Named in TJ’s honor, fort jefferson was located on the eastern shore of the Mississippi River about five miles south from the mouth of the Ohio at a site chosen by George Rogers Clark. Built in 1780, the fort was abandoned the following year due to Indian attacks, desertions, and supply difficulties. Meriwether Lewis and William Clark visited the site in November 1803 (Gary E. Moulton, ed., Journals of the Lewis & Clark Expedition, 13 vols. [Lincoln, Neb., 1983–2001], 2:93–4; Vol. 3:278–9, 354–5; Vol. 4:188, 319–21).

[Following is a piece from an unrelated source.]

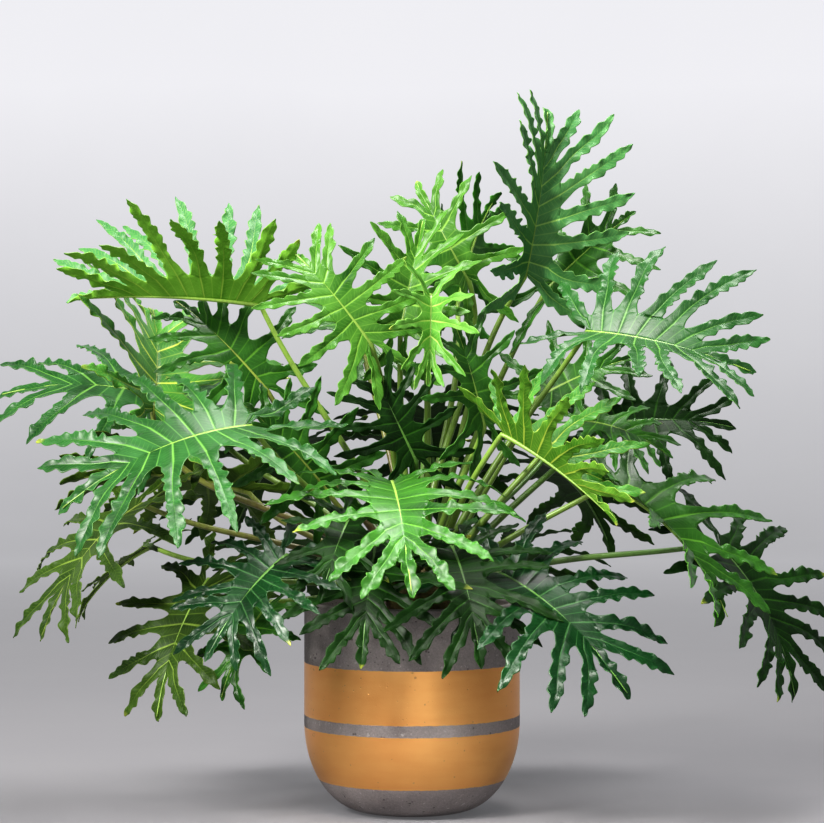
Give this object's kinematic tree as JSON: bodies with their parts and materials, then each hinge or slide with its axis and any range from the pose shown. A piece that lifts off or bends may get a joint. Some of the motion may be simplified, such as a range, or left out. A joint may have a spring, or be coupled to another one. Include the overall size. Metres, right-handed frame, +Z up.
{
  "type": "potted split-leaf philodendron",
  "caption": "Large split-leaf philodendron with deeply cut, wavy leaves on long stalks, in a round-bottomed concrete pot with two painted metallic bands.",
  "frame": {"origin": "centre of the pot's flat foot, on the ground", "axes": "+Z up along the pot's axis, -Y towards the side the plant is seen from, +X to the right of that view, along the plant's widest spread"},
  "size_m": [1.1156, 0.731, 0.9378],
  "materials": {
    "concrete": "matte",
    "soil": "matte",
    "stem": "matte",
    "leaf": "satin",
    "young_leaf": "satin"
  },
  "bodies": {
    "root": {"pot": "concrete", "potting_soil": "soil", "crown_stem": "stem", "leaf_upper_left": "young_leaf", "leaf_left_back": "young_leaf", "leaf_left_front": "leaf", "leaf_far_left": "leaf", "leaf_left_low": "leaf", "leaf_far_left_low": "leaf", "leaf_lower_left": "leaf", "leaf_lower_left_back": "leaf", "leaf_lower_left_front": "leaf", "leaf_left_hanging": "leaf", "leaf_centre_front": "leaf", "leaf_lower_right_front": "leaf", "leaf_far_right": "leaf", "leaf_right": "leaf", "leaf_upper_right": "leaf", "leaf_top": "leaf", "leaf_top_back": "leaf", "leaf_centre_top": "young_leaf", "leaf_centre_young": "young_leaf", "leaf_youngest": "young_leaf", "leaf_right_curled": "leaf", "leaf_right_middle": "leaf", "leaf_right_back": "leaf", "leaf_right_inner": "leaf", "leaf_top_right_back": "leaf", "leaf_left_inner": "leaf", "leaf_centre_left": "leaf", "leaf_over_rim": "leaf", "leaf_centre_low": "leaf", "leaf_back_left": "leaf", "leaf_back": "leaf", "leaf_back_right": "leaf", "leaf_back_low_left": "leaf", "leaf_back_low_right": "leaf", "leaf_top_inner": "leaf", "leaf_centre_dark": "leaf", "leaf_back_high": "leaf", "leaf_right_raised": "leaf", "leaf_over_rim_right": "leaf"}
  },
  "joints": []
}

Vincennes attorney and Virginia native Henry hurst was clerk of the Indiana Territory’s general court and a protégé of William Henry Harrison. He traveled to Washington in an unsuccessful attempt to secure appointment to the territorial judgeship vacated by the death of William Clarke, securing additional recommendations from Harry Innes and Benjamin Sebastian (Jackson, Lewis and Clark description begins Donald Jackson, ed., The Letters of the Lewis and Clark Expedition, with Related Documents, 1783-1854, 2d ed., Urbana, Ill., 1978 description ends , 8n; Andrew R. L. Cayton, Frontier Indiana [Bloomington, 1996], 232–3, 244; Innes to TJ, 13 Dec. 1802).